TASK INSTRUCTIONS: Below are some records; repeat them all exactly, minus the pictures.

SUPPLIED RECORDS:
·····
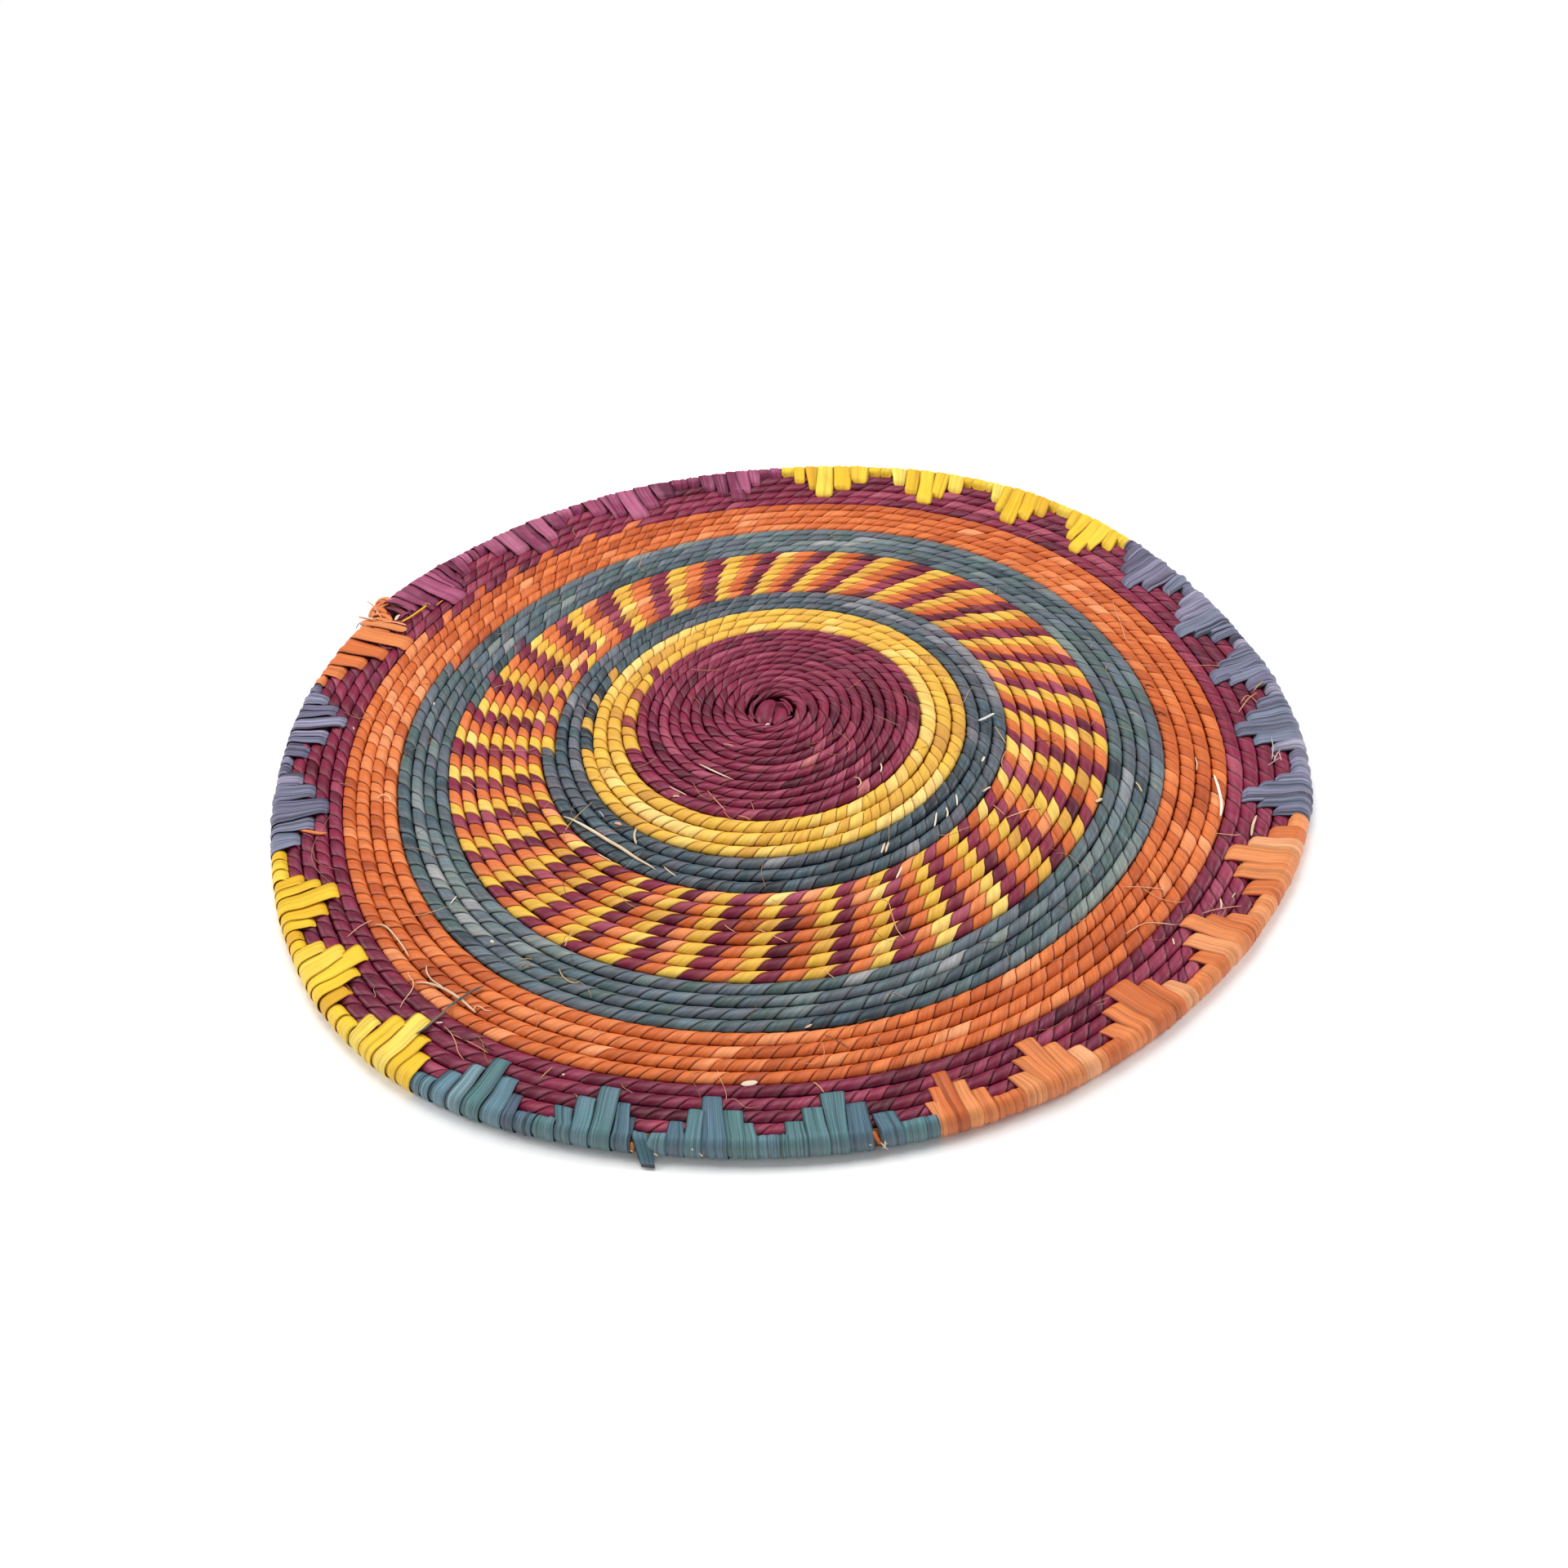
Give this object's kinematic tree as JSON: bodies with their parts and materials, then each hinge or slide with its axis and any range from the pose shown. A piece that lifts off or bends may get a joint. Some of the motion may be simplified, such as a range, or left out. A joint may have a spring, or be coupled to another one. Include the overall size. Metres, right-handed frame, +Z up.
{
  "type": "coiled wall plate",
  "caption": "Round coiled palm-leaf wall plate: a shallow dome of wrapped spiral coil in coloured bands, its rim bound with stepped flat leaf strips.",
  "frame": {"origin": "middle of the plate's box at its underside, on the surface that the rim lies on", "axes": "+Z up, square to the plate; -Y towards the viewer of the picture, +X to the right"},
  "size_m": [0.3762, 0.3732, 0.0285],
  "materials": {
    "plum_leaf": "palm leaf dyed plum, wrapped, satin",
    "yellow_leaf": "palm leaf dyed yellow, wrapped, satin",
    "blue_leaf": "palm leaf dyed grey-blue, wrapped, satin",
    "checker_leaf": "palm leaf in orange, yellow and plum by turns, wrapped, satin",
    "orange_leaf": "palm leaf dyed orange, wrapped, satin",
    "fibre_bundle": "undyed grass and palm fibre, bundled, matt",
    "rim_yellow_leaf": "flat palm leaf strip dyed yellow, satin",
    "rim_plum_leaf": "flat palm leaf strip dyed plum, satin",
    "rim_orange_leaf": "flat palm leaf strip dyed orange, satin",
    "rim_violet_leaf": "flat palm leaf strip dyed violet-blue, satin",
    "rim_teal_leaf": "flat palm leaf strip dyed teal, satin"
  },
  "bodies": {
    "root": {"start_knot": "plum_leaf", "centre_plum_coil": "plum_leaf", "yellow_coil": "yellow_leaf", "inner_blue_coil": "blue_leaf", "checker_coil": "checker_leaf", "outer_blue_coil": "blue_leaf", "orange_coil": "orange_leaf", "plum_border_coil": "plum_leaf", "rim_coil": "fibre_bundle", "coil_end_binding": "rim_orange_leaf", "yellow_top_strips_1": "rim_yellow_leaf", "yellow_top_strips_2": "rim_yellow_leaf", "yellow_top_strips_3": "rim_yellow_leaf", "yellow_top_strips_4": "rim_yellow_leaf", "plum_top_strips_1": "rim_plum_leaf", "plum_top_strips_2": "rim_plum_leaf", "plum_top_strips_3": "rim_plum_leaf", "plum_top_strips_4": "rim_plum_leaf", "orange_left_strips_1": "rim_orange_leaf", "violet_left_strips_1": "rim_violet_leaf", "violet_left_strips_2": "rim_violet_leaf", "yellow_left_strips_1": "rim_yellow_leaf", "yellow_left_strips_2": "rim_yellow_leaf", "yellow_left_strips_3": "rim_yellow_leaf", "teal_front_strips_1": "rim_teal_leaf", "teal_front_strips_2": "rim_teal_leaf", "teal_front_strips_3": "rim_teal_leaf", "teal_front_strips_4": "rim_teal_leaf", "orange_right_strips_1": "rim_orange_leaf", "orange_right_strips_2": "rim_orange_leaf", "orange_right_strips_3": "rim_orange_leaf", "orange_right_strips_4": "rim_orange_leaf", "orange_right_strips_5": "rim_orange_leaf", "violet_right_strips_1": "rim_violet_leaf", "violet_right_strips_2": "rim_violet_leaf", "violet_right_strips_3": "rim_violet_leaf", "violet_right_strips_4": "rim_violet_leaf", "violet_right_strips_5": "rim_violet_leaf", "loose_strip_end": "rim_teal_leaf"}
  },
  "joints": []
}
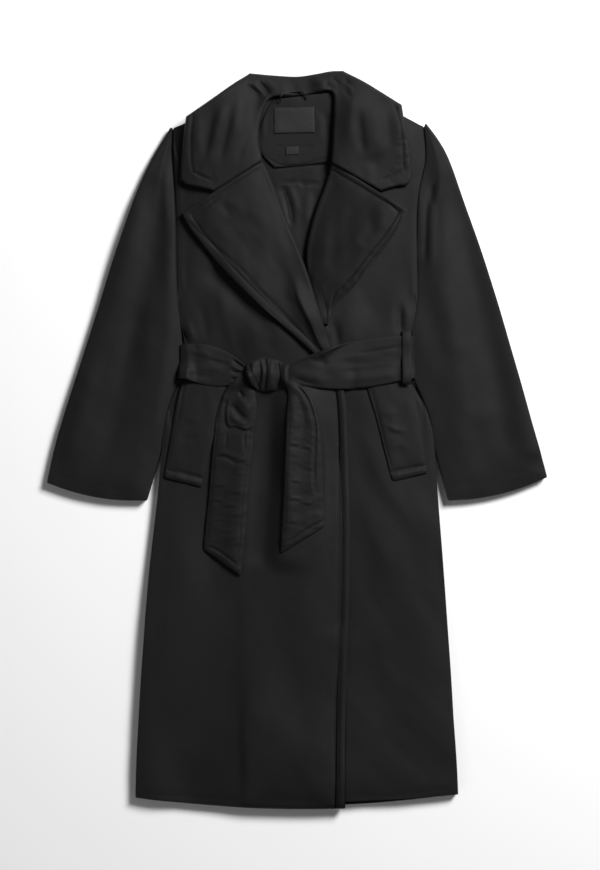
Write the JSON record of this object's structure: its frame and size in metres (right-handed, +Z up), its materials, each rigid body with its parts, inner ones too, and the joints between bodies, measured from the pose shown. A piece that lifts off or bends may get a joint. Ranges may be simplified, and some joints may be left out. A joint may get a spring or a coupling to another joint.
{
  "type": "padded coat",
  "caption": "Long padded wrap coat with a notched collar, wide lapels, welt pockets and a tied cloth belt, laid flat on its back with the fronts lapped.",
  "frame": {"origin": "centre of the bounding box's underside, on the surface that the coat lies on", "axes": "+X towards the wearer's left, +Y along the coat from hem to collar, +Z up from the surface through the back to the fronts"},
  "size_m": [0.8238, 1.2154, 0.0516],
  "materials": {
    "shell_cloth": "satin padded shell cloth, near black",
    "lining_cloth": "smooth lining twill, near black",
    "label_cloth": "bare woven label, black"
  },
  "bodies": {
    "root": {"back": "shell_cloth", "front_left": "shell_cloth", "front_right": "shell_cloth", "lapel_left": "shell_cloth", "lapel_right": "shell_cloth", "collar": "shell_cloth", "back_facing": "shell_cloth", "sleeve_left_under": "shell_cloth", "sleeve_left_top": "shell_cloth", "sleeve_right_under": "shell_cloth", "sleeve_right_top": "shell_cloth", "pocket_welt_left": "shell_cloth", "pocket_welt_right": "shell_cloth", "belt_back": "shell_cloth", "belt_left": "shell_cloth", "belt_right": "shell_cloth", "belt_loop": "shell_cloth", "belt_knot": "shell_cloth", "belt_tail_long": "shell_cloth", "belt_tail_short": "shell_cloth", "lining": "lining_cloth", "hanger_loop": "lining_cloth", "neck_label": "label_cloth", "size_label": "label_cloth"}
  },
  "joints": []
}
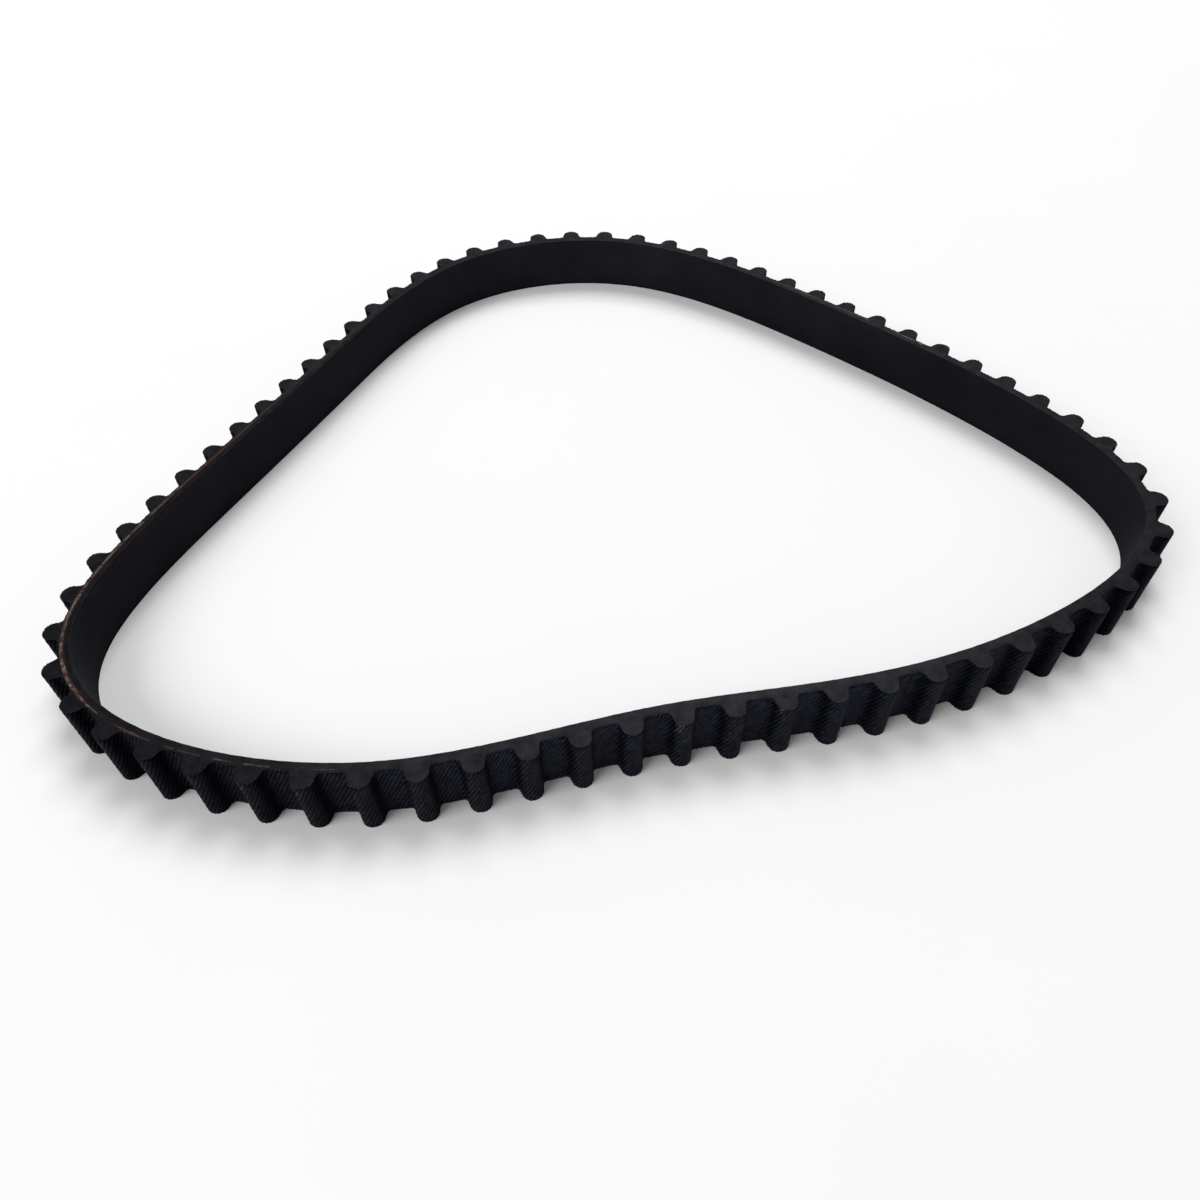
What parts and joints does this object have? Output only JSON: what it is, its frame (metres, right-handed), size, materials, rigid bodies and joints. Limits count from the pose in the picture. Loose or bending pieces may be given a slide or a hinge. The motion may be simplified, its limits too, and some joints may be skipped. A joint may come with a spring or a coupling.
{
  "type": "timing belt",
  "caption": "Endless timing belt turned inside out on its edge: round-crested rubber teeth outwards under twill fabric, smooth back inside, in a loose rounded triangle.",
  "frame": {"origin": "on the floor under the middle of the loop's outer size", "axes": "+Z across the belt's width, from the edge it stands on to the other edge; +X along the loop's longer side, from the left-hand corner to the right-hand one; the slightly hollow side faces -Y"},
  "size_m": [0.23, 0.192, 0.013],
  "materials": {
    "back_rubber": "matt, lightly ground back and cut edges",
    "tooth_rubber": "matt, knife-cut edges",
    "nylon_twill": "black nylon twill, rubber-treated",
    "coated_glass_cord": "brown resin-dipped glass cord, cut flush at the edge"
  },
  "bodies": {
    "root": {"backing": "back_rubber", "tension_cord_s": "coated_glass_cord", "tension_cord_z": "coated_glass_cord", "tooth_rubber": "tooth_rubber", "facing_fabric": "nylon_twill"}
  },
  "joints": []
}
·····
THE RESULT:
Give this object's kinematic tree as JSON: bodies with their parts and materials, then each hinge or slide with its axis and any range from the pose shown. A piece that lifts off or bends may get a joint. Some of the motion may be simplified, such as a range, or left out. A joint may have a spring, or be coupled to another one. Include the overall size. Metres, right-handed frame, +Z up.
{
  "type": "coiled wall plate",
  "caption": "Round coiled palm-leaf wall plate: a shallow dome of wrapped spiral coil in coloured bands, its rim bound with stepped flat leaf strips.",
  "frame": {"origin": "middle of the plate's box at its underside, on the surface that the rim lies on", "axes": "+Z up, square to the plate; -Y towards the viewer of the picture, +X to the right"},
  "size_m": [0.3762, 0.3732, 0.0285],
  "materials": {
    "plum_leaf": "palm leaf dyed plum, wrapped, satin",
    "yellow_leaf": "palm leaf dyed yellow, wrapped, satin",
    "blue_leaf": "palm leaf dyed grey-blue, wrapped, satin",
    "checker_leaf": "palm leaf in orange, yellow and plum by turns, wrapped, satin",
    "orange_leaf": "palm leaf dyed orange, wrapped, satin",
    "fibre_bundle": "undyed grass and palm fibre, bundled, matt",
    "rim_yellow_leaf": "flat palm leaf strip dyed yellow, satin",
    "rim_plum_leaf": "flat palm leaf strip dyed plum, satin",
    "rim_orange_leaf": "flat palm leaf strip dyed orange, satin",
    "rim_violet_leaf": "flat palm leaf strip dyed violet-blue, satin",
    "rim_teal_leaf": "flat palm leaf strip dyed teal, satin"
  },
  "bodies": {
    "root": {"start_knot": "plum_leaf", "centre_plum_coil": "plum_leaf", "yellow_coil": "yellow_leaf", "inner_blue_coil": "blue_leaf", "checker_coil": "checker_leaf", "outer_blue_coil": "blue_leaf", "orange_coil": "orange_leaf", "plum_border_coil": "plum_leaf", "rim_coil": "fibre_bundle", "coil_end_binding": "rim_orange_leaf", "yellow_top_strips_1": "rim_yellow_leaf", "yellow_top_strips_2": "rim_yellow_leaf", "yellow_top_strips_3": "rim_yellow_leaf", "yellow_top_strips_4": "rim_yellow_leaf", "plum_top_strips_1": "rim_plum_leaf", "plum_top_strips_2": "rim_plum_leaf", "plum_top_strips_3": "rim_plum_leaf", "plum_top_strips_4": "rim_plum_leaf", "orange_left_strips_1": "rim_orange_leaf", "violet_left_strips_1": "rim_violet_leaf", "violet_left_strips_2": "rim_violet_leaf", "yellow_left_strips_1": "rim_yellow_leaf", "yellow_left_strips_2": "rim_yellow_leaf", "yellow_left_strips_3": "rim_yellow_leaf", "teal_front_strips_1": "rim_teal_leaf", "teal_front_strips_2": "rim_teal_leaf", "teal_front_strips_3": "rim_teal_leaf", "teal_front_strips_4": "rim_teal_leaf", "orange_right_strips_1": "rim_orange_leaf", "orange_right_strips_2": "rim_orange_leaf", "orange_right_strips_3": "rim_orange_leaf", "orange_right_strips_4": "rim_orange_leaf", "orange_right_strips_5": "rim_orange_leaf", "violet_right_strips_1": "rim_violet_leaf", "violet_right_strips_2": "rim_violet_leaf", "violet_right_strips_3": "rim_violet_leaf", "violet_right_strips_4": "rim_violet_leaf", "violet_right_strips_5": "rim_violet_leaf", "loose_strip_end": "rim_teal_leaf"}
  },
  "joints": []
}
Write the JSON record of this object's structure: its frame and size in metres (right-handed, +Z up), its materials, each rigid body with its parts, inner ones too, and the joints between bodies, measured from the pose shown. A piece that lifts off or bends may get a joint. Ranges may be simplified, and some joints may be left out. A joint may get a spring or a coupling to another joint.
{
  "type": "padded coat",
  "caption": "Long padded wrap coat with a notched collar, wide lapels, welt pockets and a tied cloth belt, laid flat on its back with the fronts lapped.",
  "frame": {"origin": "centre of the bounding box's underside, on the surface that the coat lies on", "axes": "+X towards the wearer's left, +Y along the coat from hem to collar, +Z up from the surface through the back to the fronts"},
  "size_m": [0.8238, 1.2154, 0.0516],
  "materials": {
    "shell_cloth": "satin padded shell cloth, near black",
    "lining_cloth": "smooth lining twill, near black",
    "label_cloth": "bare woven label, black"
  },
  "bodies": {
    "root": {"back": "shell_cloth", "front_left": "shell_cloth", "front_right": "shell_cloth", "lapel_left": "shell_cloth", "lapel_right": "shell_cloth", "collar": "shell_cloth", "back_facing": "shell_cloth", "sleeve_left_under": "shell_cloth", "sleeve_left_top": "shell_cloth", "sleeve_right_under": "shell_cloth", "sleeve_right_top": "shell_cloth", "pocket_welt_left": "shell_cloth", "pocket_welt_right": "shell_cloth", "belt_back": "shell_cloth", "belt_left": "shell_cloth", "belt_right": "shell_cloth", "belt_loop": "shell_cloth", "belt_knot": "shell_cloth", "belt_tail_long": "shell_cloth", "belt_tail_short": "shell_cloth", "lining": "lining_cloth", "hanger_loop": "lining_cloth", "neck_label": "label_cloth", "size_label": "label_cloth"}
  },
  "joints": []
}
What parts and joints does this object have? Output only JSON: what it is, its frame (metres, right-handed), size, materials, rigid bodies and joints. Limits count from the pose in the picture. Loose or bending pieces may be given a slide or a hinge. The motion may be simplified, its limits too, and some joints may be skipped. A joint may come with a spring or a coupling.
{
  "type": "timing belt",
  "caption": "Endless timing belt turned inside out on its edge: round-crested rubber teeth outwards under twill fabric, smooth back inside, in a loose rounded triangle.",
  "frame": {"origin": "on the floor under the middle of the loop's outer size", "axes": "+Z across the belt's width, from the edge it stands on to the other edge; +X along the loop's longer side, from the left-hand corner to the right-hand one; the slightly hollow side faces -Y"},
  "size_m": [0.23, 0.192, 0.013],
  "materials": {
    "back_rubber": "matt, lightly ground back and cut edges",
    "tooth_rubber": "matt, knife-cut edges",
    "nylon_twill": "black nylon twill, rubber-treated",
    "coated_glass_cord": "brown resin-dipped glass cord, cut flush at the edge"
  },
  "bodies": {
    "root": {"backing": "back_rubber", "tension_cord_s": "coated_glass_cord", "tension_cord_z": "coated_glass_cord", "tooth_rubber": "tooth_rubber", "facing_fabric": "nylon_twill"}
  },
  "joints": []
}